Caching large non-unicode dictionary in database?

236 views Asked by At

I have a large dictionary (outputs as string in 366MB, ~383764153 line filetextfile) that I want to store in a database for fast access and to skip the computation time involved in populating the dictionary.

My dictionary consists of a dictionary of dictionaries of filename/contents pairs. Small subset:

    'Reuters/19960916': {
        '54826newsML': '<?xml version="1.0"
encoding="iso-8859-1" ?>\r\n<newsitem itemid="54826" id="root"
date="1996-09-16" xml:lang="en">\r\n<title>USA: RESEARCH ALERT -
Crestar Financial cut.</title>\r\n<headline>RESEARCH ALERT - Crestar
Financial cut.</headline>\r\n<text>\n<p>-- Salomon Brothers analyst
Carole Berger said she cut her rating on Crestar Financial Corp to
hold from buy, at the same time lowering her 1997 earnings per share
view to $5.40 from $5.85.</p>\n<p>-- Crestar said it would buy
Citizens Bancorp in a $774 million stock swap.</p>\n<p>-- Crestar
shares were down 2-1/2 at 58-7/8. Citizens Bancorp soared 14-5/8 to
46-7/8.</p>\n</text>\r\n<copyright>(c) Reuters Limited',
        '55964newsML': '<?xml version="1.0" encoding="iso-8859-1"
?>\r\n<newsitem itemid="55964" id="root" date="1996-09-16"
xml:lang="en">\r\n<title>USA: Nebraska cattle sales thin at

I thought MongoDB would be a good fit, but it looks like it requires both the key and value need to be Unicode, and since I am grabbing the filenames from namelist() on ZipFile it is not guaranteed to be Unicode.
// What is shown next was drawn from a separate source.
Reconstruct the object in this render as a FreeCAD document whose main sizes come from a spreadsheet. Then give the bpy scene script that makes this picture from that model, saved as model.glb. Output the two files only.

How would you recommend I serialise this dictionary into a database?


There are 2 answers

georg On

pymongo doesn't require strings to be unicode, it actually sends ascii stings as is and encodes unicodes to UTF8. When retrieving data from pymongo, you always get unicode. @@

If your input contains "international" byte strings with high-order bytes (like ab\xC3cd) you need to convert these strings to unicode or encode them as UTF-8. Here's a simple recursive converter that handles arbitrary nested dicts:

def unicode_all(s):
    if isinstance(s, dict):
        return dict((unicode(k), unicode_all(v)) for k, v in s.items())
    if isinstance(s, list):
        return [unicode_all(v) for v in s]
    return unicode(s)
gilesc On

If you have the RAM (and you apparently do, because you populated the dictionary to begin with) -- cPickle. Or if you want something requiring less RAM but would be slower -- shelve.